O grande problema era equacionar uma questão. Todo mundo conhece o episódio como a “a história de Canudos”. No entanto, o arraial foi denominado por Antônio Conselheiro como Belo Monte. É um nome que as pessoas não relacionam á temática de Canudos. Então, pensamos em um título que falasse sobre Belo Monte, mas que fizesse com que as pessoas remetessem à conhecida história. O texto expressa o horizonte que as pessoas tinham quando foram para lá, por isso, a promessa. O nome que Antônio Conselheiro deu foi Belo Monte; “das promessas”, eu acrescentei por causa da promessa que havia, tanto de obter a terra, em uma igualdade social, quanto no sentido religioso, a promessa de salvação após a morte. Já “à destruição” se refere aos setores que destruíram o arraial, esses setores oficiais tinham a palavra Canudos na cabeça porque aceitar o nome Belo Monte seria legitimar um novo empreendimento. “O drama bíblico” quer explicitar que o foco do trabalho é a presença do imaginário bíblico. Documentos dos sujeitos que fizeram aquela história fazem referência à bíblia. O tema bíblico povoa o imaginário dos envolvidos nessa história, mas a abordagem desse tema aparece de modo diverso, dependendo da perspectiva como cada sujeito se coloca e dá sentido àquela experiência de vida.
E a relação com a cidade de Jerusalém?
Parece que a cidade de Jerusalém estava na cabeça de todo mundo naquele contexto. Há um testemunho de que o povo ia para Belo Monte pela expectativa de cura atribuída ao Conselheiro. Fica claro para o Conselheiro que Belo Monte era a nova Jerusalém para o povo local.
Nos discursos do Conselheiro, Jerusalém está muito presente como cidade santa, principalmente nas construções da igreja. Existem sermões em que ele fala das construções do templo pelo rei Salomão, fazendo uma analogia com a construção que era exercida ali.
Existe também outro viés sobre essa analogia de Canudos à Jerusalém. O frei João Evagelhista, por exemplo, escreveu, na época do conflito, que se sentia como “o divino mestre diante de Jerusalém, anunciando a destruição daquela cidade”. Temos aqui uma visão negativa, na qual Canudos seria inevitavelmente destruída.
Euclides da Cunha, na reportagem que ele escreveu para o Estado de São Paulo, dizia que a cidade semi destruída com boa parte da construção em ruína, parecia “uma cidade bíblica fundamentada pela maldição tremenda dos profetas”. Euclides chama Belo Monte de “Jerusalém de taipa”.
Então não foi o senhor o primeiro a fazer a relação entre Jerusalém e Canudos?
Não.

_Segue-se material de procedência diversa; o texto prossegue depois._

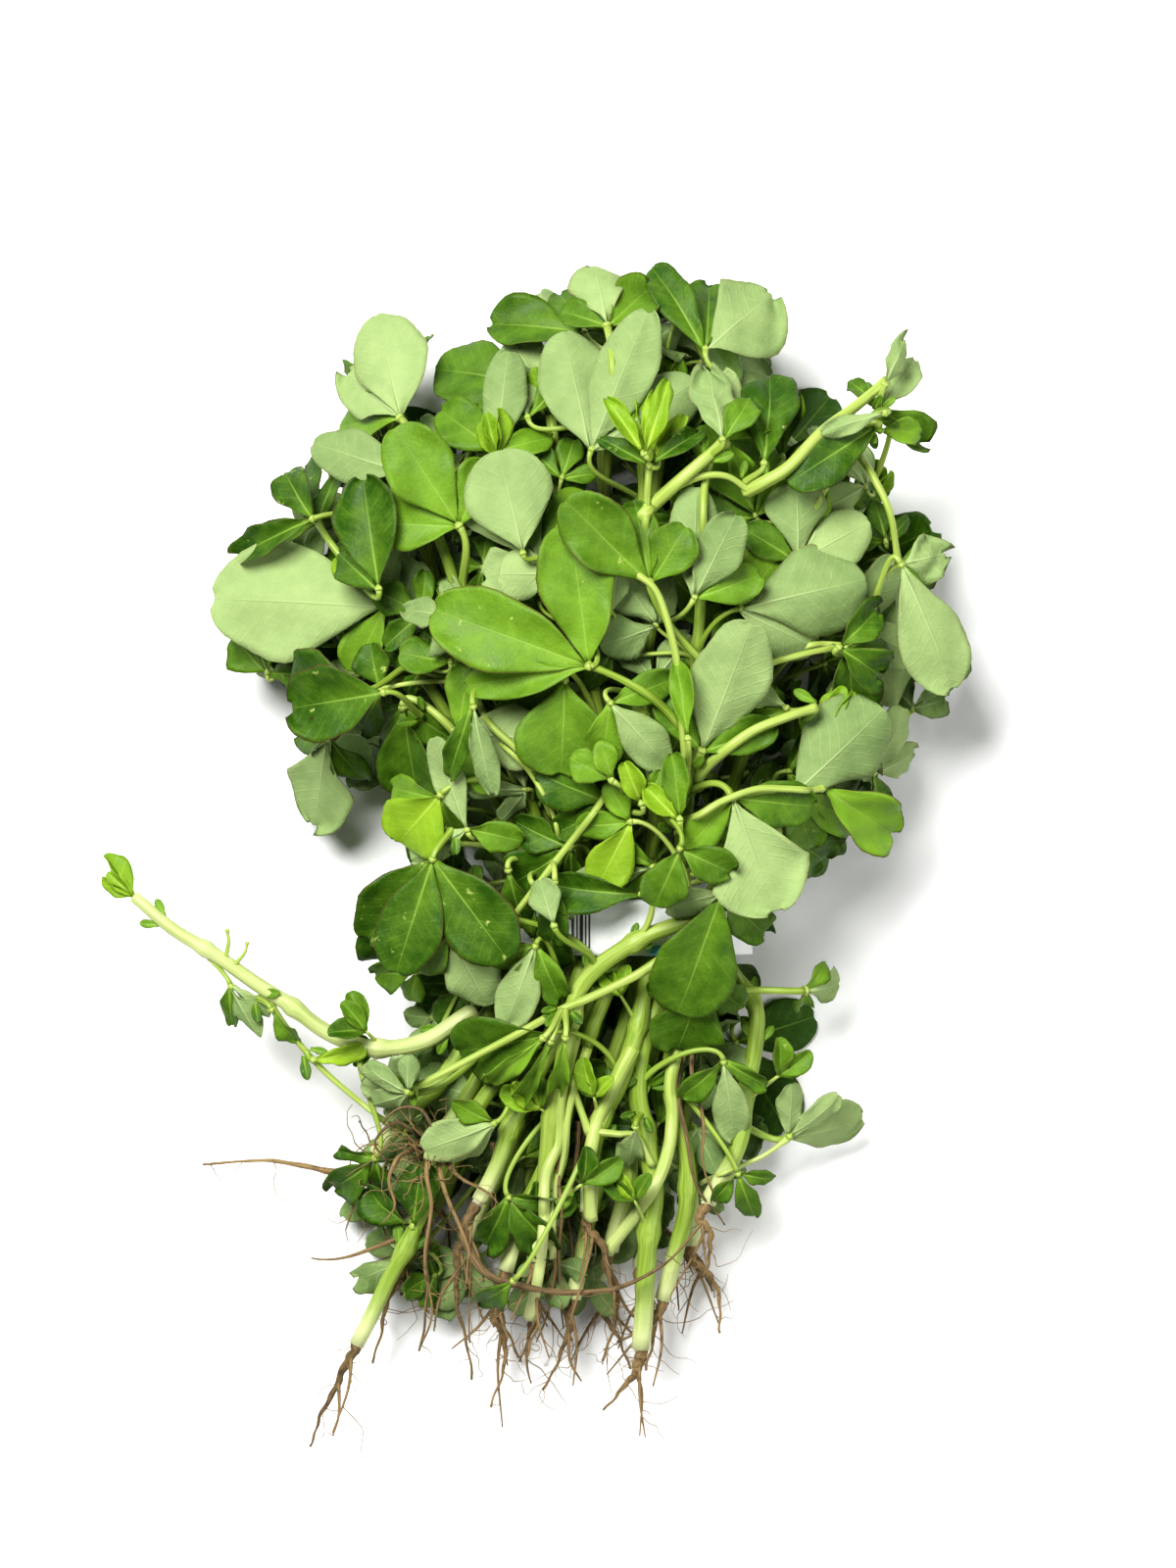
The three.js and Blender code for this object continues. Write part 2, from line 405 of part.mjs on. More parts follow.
// Whether a mesh crosses itself, counting only triangles that share no corner
function crossesItself(mesh) {
  const { tris, boxes } = shapeOf(mesh);
  const apart = (i, j) => !mesh.faces[i].some((corner) => mesh.faces[j].includes(corner));
  return tris.some((s, i) =>
    tris.some((t, j) => j > i && boxes[i].intersectsBox(boxes[j]) && apart(i, j) && trianglesMeet(s, t)),
  );
}

// Everything placed so far, as { plant, kind, shape }. A leaf's stalk may meet its own plant's stem.
const placed = [];
const blocked = (shape, plant) =>
  placed.some((other) => !(other.plant === plant && other.kind === "stem") && meets(shape, other.shape));

// Stems from the leafy tip, through the band, down to the root crown
function stemRoute([, [bandX, bandZ], tip, crown, , , bends]) {
  const neckTop = [bandX, BAND.y + NECK_HALF, bandZ];
  const neckFoot = [bandX - 0.5, BAND.y - NECK_HALF, bandZ - 0.3];
  const spread = [
    bandX + (tip[0] - bandX) * 0.42,
    BAND.y + NECK_HALF + (tip[1] - BAND.y - NECK_HALF) * 0.48,
    bandZ + (tip[2] - bandZ) * 0.66,
  ];
  const lower = [
    bandX + (crown[0] - bandX) * 0.52,
    BAND.y - NECK_HALF + (crown[1] - BAND.y + NECK_HALF) * 0.5,
    bandZ + (crown[2] - bandZ) * 0.55,
  ];
  return [tip, spread, neckTop, neckFoot, ...(bends ?? [lower]), crown].map(vec);
}

const plants = new Map();
function addPlant(name, route, footRadius) {
  const path = smooth(route, STEM_STEPS);
  const share = (i) => Math.min(1, (1.6 * i) / STEM_STEPS);
  const radii = path.map((_, i) => STEM_TIP_RADIUS + (footRadius - STEM_TIP_RADIUS) * share(i));
  const mesh = tube(path, radii, STEM_SIDES);
  plants.set(name, { name, path, parts: [mesh] });
  placed.push({ plant: name, kind: "stem", shape: shapeOf(mesh) });
}
PLANTS.forEach((row) => addPlant(row[0], stemRoute(row), row[4]));
SHOOTS.forEach(([name, radius, route]) => addPlant(name, route.map(vec), radius));

// The band: a ring with a flat underside where it is pressed on the surface
function bandMesh() {
  const ring = (grow) =>
    Array.from({ length: BAND.sides }, (_, k) => {
      const turn = (2 * Math.PI * (k + 0.5)) / BAND.sides;
      const low = FLOOR + BAND.thick - grow;
      const x = BAND.x + (BAND.halfWidth + grow) * Math.cos(turn);
      return [x, Math.max(BAND.z + (BAND.halfHeight + grow) * Math.sin(turn), low)];
    });
  const [outer, inner] = [ring(BAND.thick), ring(0)];
  const layer = (y) => [...outer, ...inner].map(([x, z]) => new THREE.Vector3(x, y, z));
  const points = [...layer(BAND.y - BAND.tall / 2), ...layer(BAND.y + BAND.tall / 2)];
  const n = BAND.sides;
  const faces = [];
  for (let k = 0; k < n; k++) {
    const m = (k + 1) % n;
    const wall = (a, b, c, d) => faces.push([a, b, c], [a, c, d]);
    wall(k, k + 2 * n, m + 2 * n, m);
    wall(k + n, m + n, m + 3 * n, k + 3 * n);
    wall(k, m, m + n, k + n);
    wall(k + 2 * n, k + 3 * n, m + 3 * n, m + 2 * n);
  }
  return { points, faces };
}
const band = bandMesh();
placed.push({ plant: "label_band", kind: "band", shape: shapeOf(band) });

// A taproot, just clear of the stem's foot, with side roots where there is room
const roots = new Map();
function addRoot(plantName, footRadius, ends, seed) {
  const name = "root_" + plantName;
  const stem = plants.get(plantName).path;
  const away = stem.at(-1).clone().sub(stem.at(-2)).normalize();
  const start = stem.at(-1).clone().addScaledVector(away, ROOT_GAP);
  const neck = start.clone().addScaledVector(away, 4);
  const path = smooth([start, neck, ...ends.map(vec)], 2 + ends.length);
  const radii = path.map((_, i) => Math.max(0.5, 0.85 * footRadius * Math.pow(1 - i / path.length, 0.8)));
  const taproot = tube(path, radii, ROOT_SIDES);
  const parts = [taproot];
  placed.push({ plant: name, kind: "stem", shape: shapeOf(taproot) });
  const random = draws(seed);
  for (let k = 0; k < ROOTLETS; k++) {
    const at = path[1 + (k % (path.length - 2))];
    const side = new THREE.Vector3(random() - 0.5, -0.35 - 0.5 * random(), 0.7 * (random() - 0.5)).normalize();
    const bent = new THREE.Vector3(random() - 0.5, random() - 0.8, random() - 0.6).multiplyScalar(7);
    const mid = at.clone().addScaledVector(side, 6 + 5 * random());
    const end = mid.clone().addScaledVector(side, 5 + 6 * random()).add(bent);
    mid.z = Math.max(mid.z, FLOOR + 1);
    end.z = Math.max(end.z, FLOOR + 0.8);
    const beyond = [at.clone().lerp(mid, 0.3), mid, end];
    if (blocked(shapeOf(tube(beyond, [0.8, 0.6, 0.4], 3, CLEARANCE)), name)) continue;
    const rootlet = tube([at, mid, end], [0.8, 0.6, 0.4], 3);
    parts.push(rootlet);
    placed.push({ plant: name, kind: "rootlet", shape: shapeOf(rootlet) });
  }
  roots.set(name, parts);
}
PLANTS.forEach(([name, , , , radius, ends], index) => addRoot(name, radius, ends, 100 + index));
const rooted = SHOOTS.filter(([, , , ends]) => ends);
rooted.forEach(([name, radius, , ends], index) => addRoot(name, radius, ends, 140 + index));

// The place on a stem where a stalk starts: near a wanted place, or a stalk's length behind the junction
function attachments(junction, wanted) {
  const choices = [];
  for (const plant of plants.values())
    plant.path.slice(0, -2).forEach((at, i) => {
      const reach = at.distanceTo(junction);
      if (reach < 9 || reach > 62) return;
      const behind = Math.max(0, at.y - junction.y + 6);
      const cost = wanted
        ? Math.hypot(at.x - wanted[0], at.y - wanted[1]) + 0.3 * Math.abs(at.z - junction.z)
        : Math.abs(reach - 26) + 0.5 * (junction.y > BAND.y ? behind : 0);
      choices.push({ plant, at, i, cost });
    });
  choices.sort((a, b) => a.cost - b.cost);
  const seen = new Set();
  return choices.filter(({ plant }) => !seen.has(plant.name) && seen.add(plant.name)).slice(0, 5);
}

const LIFTS = [0, 2, -2, 4, -4, 6.5, -6.5, 9, -9, 12, -12];
const TILTS = [0, 9, -9, 18, -18];
// Tries a leaf on the stems near it, higher, lower and tilted, and keeps the first place that is clear.
// If a leaf finds none with all its leaflets, it is tried with fewer.
function placeLeaf(seed, junction, wanted, rows, options) {
  for (let count = rows.length; count >= options.fewest; count--)
    for (const lift of options.lifts)
      for (const tilt of options.tilts) {
        const end = new THREE.Vector3(junction[0], junction[1], junction[2] + lift);
        const normal = options.flat ? UP : domeNormal(end, options.share);
        const relief = options.flat ? 0 : 1;
        const leaf = leafOf(end, normal, rows.slice(0, count), tilt, draws(seed), relief);
        const found = fittingStalk(leaf, wanted);
        if (!found) continue;
        keep(found);
        return true;
      }
  return false;
}

function fittingStalk(leaf, wanted) {
  const back = leaf.junction.clone().addScaledVector(leaf.along, -HUB_HALF);
  const blades = leafMesh([leaf.junction, back], leaf, CLEARANCE);
  if (blades.points.slice(4).some((p) => p.z < FLOOR - CLEARANCE - 1e-6)) return null;
  const beyondStalk = shapeOf({ points: blades.points, faces: blades.faces.slice(blades.stalkFaces) });
  if (blocked(beyondStalk, null)) return null;
  for (const { plant, at, i } of attachments(leaf.junction, wanted)) {
    const heading = plant.path[i].clone().sub(plant.path[i + 1]).normalize();
    const path = stalkPath(at, heading, leaf);
    if (path.slice(0, -1).some((p) => p.z < STALK_RADIUS + FLOOR)) continue;
    const grown = leafMesh(path, leaf, CLEARANCE);
    const stalk = shapeOf({ points: grown.points, faces: grown.faces.slice(0, grown.stalkFaces) });
    if (blocked(stalk, plant.name)) continue;
    const mesh = leafMesh(path, leaf);
    if (crossesItself(mesh)) continue;
    return { plant, mesh };
  }
  return null;
}

function keep({ plant, mesh }) {
  plant.parts.push(mesh);
  placed.push({ plant: plant.name, kind: "leaf", shape: shapeOf(mesh) });
}

const lying = { fewest: 2, flat: true, lifts: [0, 0.5, 1, 2], tilts: [0] };
PRESSED.forEach(([x, y, azimuth], index) => {
  const rows = [0, 78, -78].map((turn) => [azimuth + turn, turn ? 22 : 27, 0.68, 0, -1]);
  placeLeaf(600 + index, [x, y, BLADE_THICKNESS / 2], null, rows, lying);
});

const shown = { fewest: 1, share: 0.42, lifts: LIFTS, tilts: TILTS };
LEAVES.forEach(([junction, wanted, ...rows], index) => placeLeaf(index, junction, wanted, rows, shown));

const GOLDEN = Math.PI * (3 - Math.sqrt(5));
const EVEN_STEP = 0.7548776662; // its multiples, less their whole parts, spread evenly from 0 to 1
const filling = { fewest: 2, share: 0.7, lifts: LIFTS, tilts: TILTS };
let filled = 0;
for (let k = 0; k < FILLERS.tries && filled < FILLERS.count; k++) {
  const random = draws(FILLERS.seed + k);
  const z = 0.4 - 1.2 * ((k * EVEN_STEP) % 1);
  const around = k * GOLDEN;
  const inset = FILLERS.outermost + (FILLERS.innermost - FILLERS.outermost) * random();
  const level = Math.sqrt(1 - z * z) * inset;
  const junction = [
    HEAD.x + HEAD.a * level * Math.cos(around),
    HEAD.y + HEAD.b * level * Math.sin(around),
    Math.max(HEAD.z + HEAD.c * inset * z, FILLERS.lowest),
  ];
  const outward = THREE.MathUtils.radToDeg(Math.atan2(junction[1] + 30, junction[0] - HEAD.x));
  const azimuth = outward + 50 * (random() - 0.5);
  const rows = [0, 72, -72].map((turn) => {
    const length = FILLERS.length * (turn ? 0.85 : 1) * (0.8 + 0.4 * random());
    return [azimuth + turn, length, 0.62, turn ? -6 : 4, random() < 0.5 ? 1 : -1];
  });
  if (placeLeaf(300 + k, junction, null, rows, filling)) filled++;
}

// A closed mesh as a solid, to be fused with others
function solid({ points, faces }) {
  const geometry = new THREE.BufferGeometry().setFromPoints(points).setIndex(faces.flat());
  const merged = mergeVertices(geometry, 1e-5);
  const mesh = new wasm.Mesh({
    numProp: 3,
    vertProperties: merged.attributes.position.array,
    triVerts: new Uint32Array(merged.index.array),
  });
  return new wasm.Manifold(mesh);
}

// The parts of a plant or a root fused into one body
function geometryOf(parts) {
  const { vertProperties, triVerts } = parts.map(solid).reduce((a, b) => a.add(b)).getMesh();
  return new THREE.BufferGeometry()
    .setAttribute("position", new THREE.BufferAttribute(vertProperties, 3))
    .setIndex(new THREE.BufferAttribute(triVerts, 1));
}

const GREEN = new THREE.MeshStandardMaterial({ color: "#6f9a45", roughness: 0.6, metalness: 0 });
const BROWN = new THREE.MeshStandardMaterial({ color: "#7a5a3c", roughness: 0.9, metalness: 0 });
const PAPER = new THREE.MeshStandardMaterial({ color: "#f2f3f2", roughness: 0.45, metalness: 0 });

const group = new THREE.Group();
function add(name, parts, material) {
  const mesh = new THREE.Mesh(geometryOf(parts), material);
  mesh.name = name;
  group.add(mesh);
}
for (const { name, parts } of plants.values()) add("stem_" + name, parts, GREEN);
for (const [name, parts] of roots) add(name, parts, BROWN);
add("label_band", [band], PAPER);

// The frame's origin is under the middle of the bunch, on the surface that it lies on.
const bounds = new THREE.Box3().setFromObject(group);
group.position.set(-(bounds.min.x + bounds.max.x) / 2, -(bounds.min.y + bounds.max.y) / 2, -bounds.min.z);

export default group;
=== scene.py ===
# %% [markdown]
# # A tied bunch of fenugreek greens
# Fenugreek is sold as whole young plants: each has a taproot, a pale ribbed stem and leaves of three
# leaflets, and one paper band holds some twenty of them. The bunch lies flat and is seen from straight
# above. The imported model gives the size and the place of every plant, so it is loaded first, and each
# plant is then grown again here with thin blades, veins, nodes and hairy roots.

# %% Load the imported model
import functools
import math

import bpy
import numpy as np
from mathutils.bvhtree import BVHTree
from mathutils.kdtree import KDTree
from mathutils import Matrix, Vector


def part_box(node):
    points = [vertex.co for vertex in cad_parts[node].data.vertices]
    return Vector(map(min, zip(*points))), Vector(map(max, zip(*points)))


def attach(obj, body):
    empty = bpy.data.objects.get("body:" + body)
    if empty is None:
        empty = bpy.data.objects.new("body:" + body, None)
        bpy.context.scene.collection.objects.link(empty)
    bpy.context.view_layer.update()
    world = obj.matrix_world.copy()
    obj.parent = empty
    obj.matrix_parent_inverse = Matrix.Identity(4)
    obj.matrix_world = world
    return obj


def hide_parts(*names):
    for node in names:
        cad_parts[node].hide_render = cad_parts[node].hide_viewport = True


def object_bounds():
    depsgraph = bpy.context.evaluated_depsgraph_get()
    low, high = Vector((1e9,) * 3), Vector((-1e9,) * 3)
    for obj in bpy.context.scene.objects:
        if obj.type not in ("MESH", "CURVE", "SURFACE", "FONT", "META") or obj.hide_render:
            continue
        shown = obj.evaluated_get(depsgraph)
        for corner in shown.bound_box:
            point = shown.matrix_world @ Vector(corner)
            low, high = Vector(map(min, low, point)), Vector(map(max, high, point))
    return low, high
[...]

O que o meu trabalho tenta mostrar é que as relações já estavam presentes no sermão do conselheiro, na visão da igreja, no texto de Euclides da Cunha. O trabalho não pretende propor a existência dessa relação, mas quer mostrar que essa relação existe.
E a parceria com o Museu, como surgiu?
A tese foi apresentada à direção do Museu, que se interessou e considerou interessante publicar, por conta de a tipologia do Museu ser a cultura popular. Fico honrando em saber que o meu trabalho está abrindo uma coleção.
Como foi lançar o livro durante a cerimônia de homenagem a Ariano Suassuna?
Ariano tem se destacado na produção literária e como pensador que defende uma arte erudita brasileira. Ariano tem demonstrado um respeito profundo pela expressão cultural sertaneja. Ele considera o episódio de Canudos como o mais expressivo do Brasil porque ali se configurou o Brasil real e o Brasil oficial. O fato de o lançamento deste trabalho ter acontecido junto com a outorga do título a Ariano foi uma feliz coincidência. Fiquei extremamente honrado com este fato.